The Supreme Court on Monday dismissed a petition filed by the wife of former Gujarat Police officer Sanjiv Bhatt against the Ahmedabad Municipal Corporation’s move to demolish part of their house, LiveLaw reported. Bhatt had filed an affidavit against Narendra Modi when he was chief minister of Gujarat.

On July 25, the top court had stayed an order against the demolition after Shweta Bhatt, the officer’s wife and a former Congress candidate, filed a petition countering the civic body’s order. “Earlier you came to us... we protected you,” NDTV quoted the Supreme Court as saying on Monday. “We examined the matter. Dismissed.”

Bhatt’s neighbour Pravinchandra Patel had moved the Gujarat High Court in 2012 against an allegedly illegal structure in the officer’s house and demanded that it be razed.

Bhatt’s allegations in the Godhra riots case

In April 2011, Bhatt had moved the Supreme Court accusing Narendra Modi, who was Gujarat chief minister at the time, of encouraging the Godhra riots that left 1,000 people, most of them Muslim, dead. Bhatt claimed that he had attended a meeting at Modi’s residence on February 27, 2002, at which the chief minister allegedly told his officers to “allow Hindus to vent their anger”.

Bhatt’s allegations were refuted by the Special Investigation Team that was tasked with the inquiry as the testimonies of the other people in the room did not corroborate with his account.

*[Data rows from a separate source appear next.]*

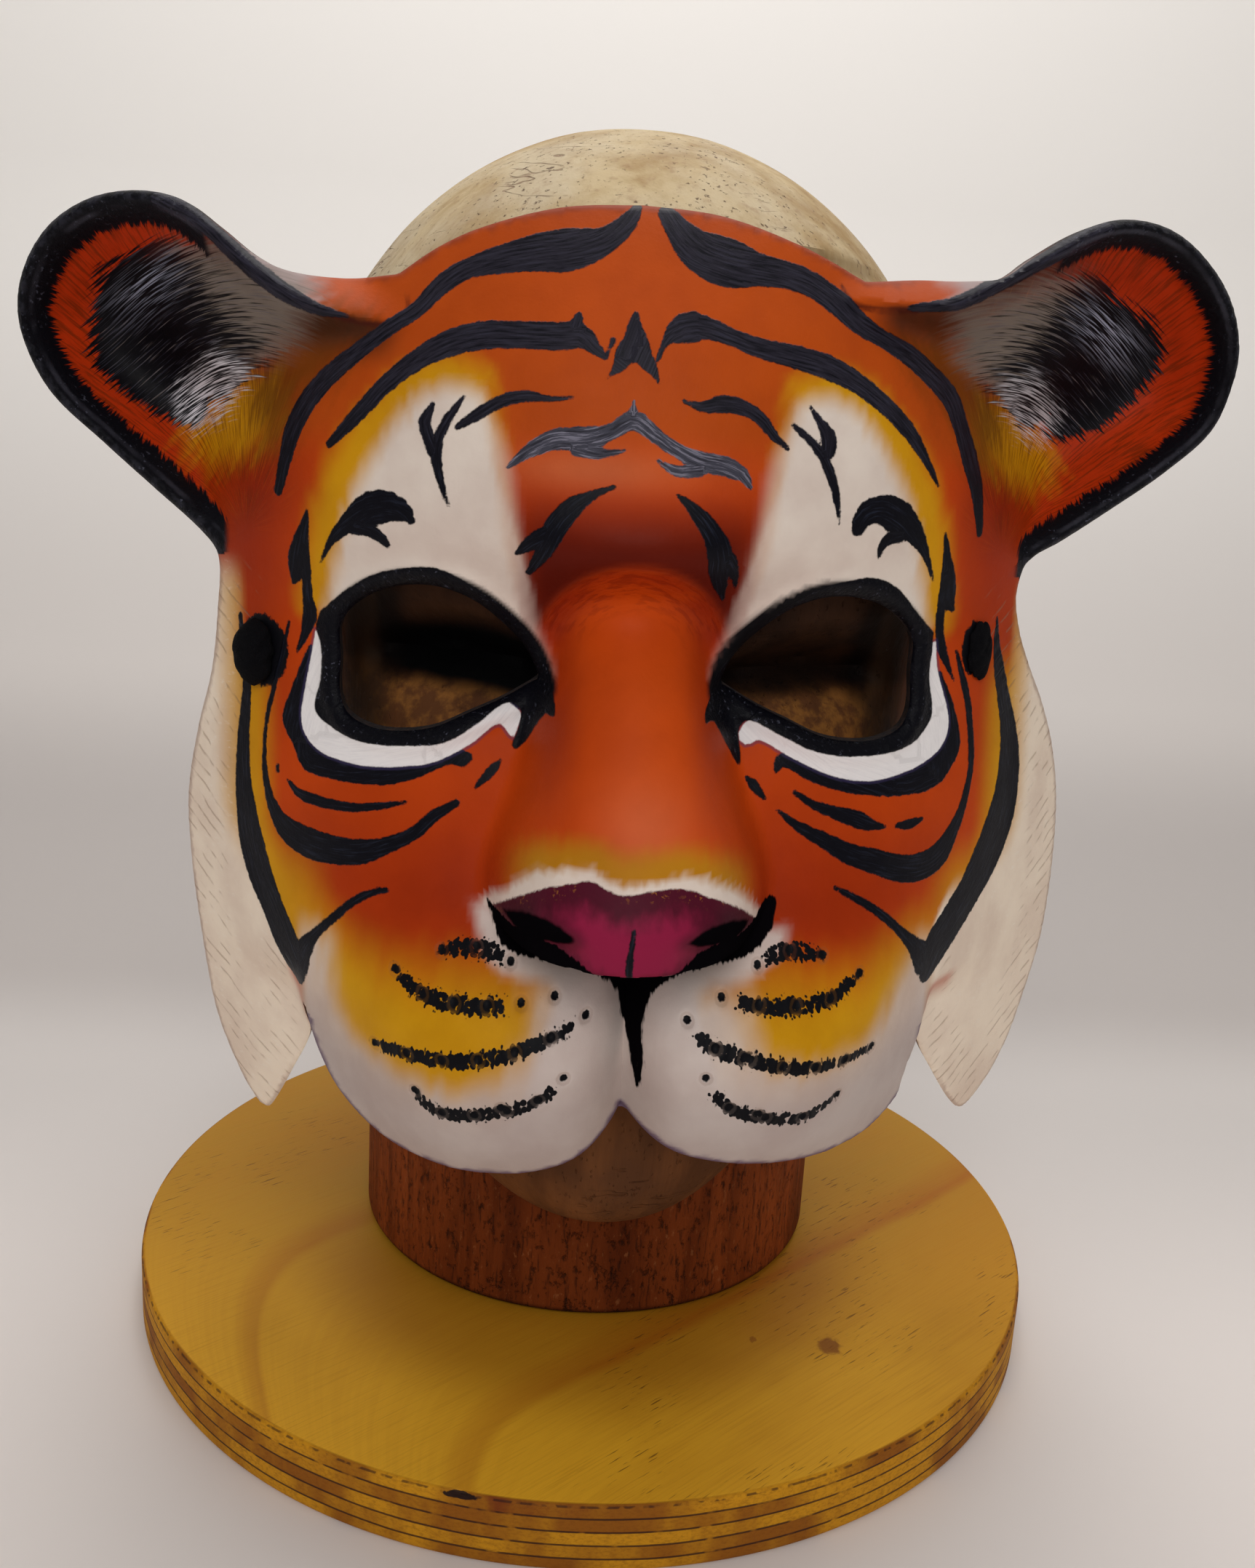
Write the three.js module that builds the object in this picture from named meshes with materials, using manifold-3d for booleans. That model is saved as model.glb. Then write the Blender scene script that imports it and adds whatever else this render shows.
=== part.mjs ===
// A painted leather tiger mask on its carved wooden head, neck and round plywood board.
// Millimetres, +Z up. The mask looks along -Y, its own right ear at -X.
// The origin is the centre of the board's underside.
//
// The mask is one sheet of leather. Its front is described as a depth towards the viewer, D(x, z),
// so a point of the front surface is (x, -D, z). The sheet is cut to its outline, and to the two
// eye holes, by prisms that run along Y.

import * as THREE from 'three';
import { mergeVertices } from 'three/addons/utils/BufferGeometryUtils.js';
import Module from 'manifold-3d';

const wasm = await Module();
wasm.setup();

// Driving dimensions

const LEATHER = 3;
const STEEPEST = 2.4; // the wall measured along Y grows with the slope, up to this many times
const FIT_GAP = 1.0; // air between the leather and the wooden head where they nearly touch
const FIT_REACH = 6; // the gap is kept this far to each side of a point of the head
const MESH_GAP = 0.3;

const BOARD_RADIUS = 110;
const BOARD_THICK = 15;
const BOARD_EASE = 1.2;
const BOARD_SIDES = 64;

const NECK_RADIUS = 56.5;
const NECK_TOP = 84;
const NECK_SIDES = 40;
const NECK_AXIS_Y = 5.5;

const HEAD_TOP = 273.8;
const CHIN_BOTTOM = 49;
const HEAD_AXIS_Y = 8;

const LEAN = 1.3; // degrees: the mask sits a little askew, its left ear (+X) up
const LEAN_ABOUT = [0, 148];

// Profiles of the mask: [z, value]

const FACE_PROFILE = [
  [40, 62], [70, 74], [100, 82], [130, 85], [160, 85], [178, 85], [192, 89], [205, 90],
  [220, 87], [235, 80], [249, 71], [262, 58],
];
const FACE_HALF_BREADTH = [
  [40, 96], [80, 99], [130, 101], [160, 98], [184, 95], [205, 88], [225, 80], [245, 70], [262, 60],
];
const FLARE_FROM = 0.8; // past this share of the half breadth the sides run on straight
const NOSE_RIDGE = [
  [120, 116], [126, 120], [132, 121], [138, 118.5], [146, 113], [156, 106], [166, 98.5],
  [175, 90.5], [182, 86], [190, 83],
];
const NOSE_HALF_WIDTH = [
  [120, 19], [128, 23], [138, 21], [150, 16], [162, 13], [175, 12], [190, 12],
];

// Crest of each ear's rolled rim, from the forehead round to the foot of the ear: [|x|, z, depth]

const EAR_RIM = {
  left: [
    [40, 228, 70], [51, 229.5, 68.5], [60, 231.5, 66.5], [68, 236, 63], [76, 242.5, 59],
    [85, 248.3, 55], [95, 249.8, 51], [105, 247.5, 46.5], [113, 242, 43], [118, 234, 40.5],
    [118.8, 226, 39], [114, 215, 38.5], [104, 205.5, 39], [93, 196.5, 41], [81, 187, 45],
  ],
  right: [
    [37, 235, 70], [48, 234.8, 68.5], [58, 235.5, 66.5], [67, 240, 62.5], [76, 244.8, 59],
    [86, 250, 55], [96, 251.8, 51], [106, 249.5, 47], [115, 243, 43.5], [120.5, 235.5, 41],
    [122.5, 227, 39.5], [120, 216, 38.5], [111, 207, 39], [98, 198, 41], [83, 189, 45],
  ],
};
const EAR_RIM_STEPS = 60;
const EAR_BOWL = 15;
const EAR_BOWL_RUN = 8;
const EAR_FROM_Z = 176;
const EAR_FROM_X = 30;

// Outline of the sheet seen from the front: [|x|, z]. Runs that meet at a corner are kept apart.

const TOP_EDGE = {
  left: [[0, 249.4], [14, 248.7], [28, 245.2], [36, 241.8], [43.5, 237]],
  right: [[0, 249.4], [14, 248.2], [28, 244.2], [36, 241], [41, 238.6]],
};
const EAR_AND_CHEEK_FLAP = {
  left: [
    [43.5, 237], [54.7, 236.4], [64, 237.2], [70, 239.8], [76.6, 244.6], [84, 249.4], [92.7, 251],
    [103.4, 249.7], [112.9, 244.5], [119.1, 235.1], [120, 226], [115.5, 215], [105, 205],
    [95, 196.4], [86, 189], [81.6, 184], [82, 174], [83.8, 161], [87.6, 148.5], [90.8, 133.5],
    [90.8, 119], [89.5, 104], [87, 84], [82.4, 72], [77.6, 64.6], [75, 63.9], [72.6, 67.2],
    [67, 78.5], [62.4, 89], [62.6, 97], [61.7, 104],
  ],
  right: [
    [41, 238.6], [52, 239.7], [61, 239.8], [67, 240.5], [73, 244.4], [83.4, 250.3], [92.5, 253],
    [103.6, 252.1], [112.5, 247.5], [119.5, 241.1], [123.6, 232], [123.6, 224.5], [120.5, 214.5],
    [112, 206.3], [101, 198.5], [90, 191.5], [83, 187.6], [80.2, 181], [82.2, 173], [86.4, 165],
    [91.3, 157], [95.8, 147], [99, 134], [100.4, 116], [99.8, 100], [96.8, 87], [92.6, 74],
    [86.6, 65.4], [81.4, 62.6], [77, 66.6], [70, 77.5], [63.6, 89], [62.4, 97], [61, 104.5],
  ],
};
const MUZZLE_EDGE = {
  left: [
    [61.7, 104], [61.2, 98.5], [58.5, 90.8], [53.9, 84], [45.4, 79.2], [36.4, 77.8], [28, 77.3],
    [19.8, 78], [13.2, 80.1], [6.5, 83.2], [1.6, 87], [0, 90],
  ],
  right: [
    [61, 104.5], [61.4, 98.5], [60.4, 89], [57.6, 82.4], [50.5, 78.2], [41.3, 79], [31.5, 80.8],
    [23.5, 81.8], [16, 83.4], [9, 85.4], [3.6, 87.8], [0, 90],
  ],
};
const EYE_HOLE = [
  [16.6, 166.5], [19, 171.6], [23, 176.4], [28.4, 180.8], [34.5, 183], [41, 182.9], [46.8, 181],
  [51.4, 177.8], [53.9, 174.2], [53.9, 168], [54, 161.5], [52.2, 157.8], [47, 155.9], [41, 156],
  [35.5, 157.2], [29.6, 159.9], [23, 162.8],
];
const OUTLINE_STEP = 6; // length of a chord on the outline
const EYE_STEP = 4;

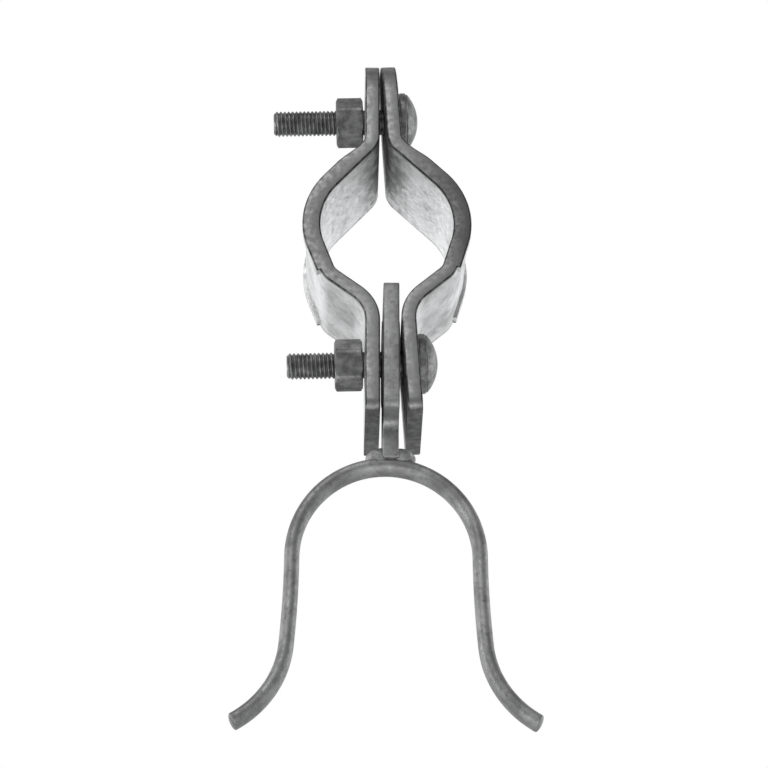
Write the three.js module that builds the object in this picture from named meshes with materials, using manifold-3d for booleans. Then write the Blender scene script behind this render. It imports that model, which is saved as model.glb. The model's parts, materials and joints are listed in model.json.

Bhatt was suspended soon after he made the claims and was sacked in 2015. His department cited several reasons for his dismissal including various counts of indiscipline such as staying absent from duty without permission and defying the orders of superior officers.

Bhatt had denied the charges against him. “This so-called ‘unauthorised absence from duty’ pertains to the period when I was deposing before the SIT and the Nanavati Commission” inquiring into the Gujarat riots,” he had said.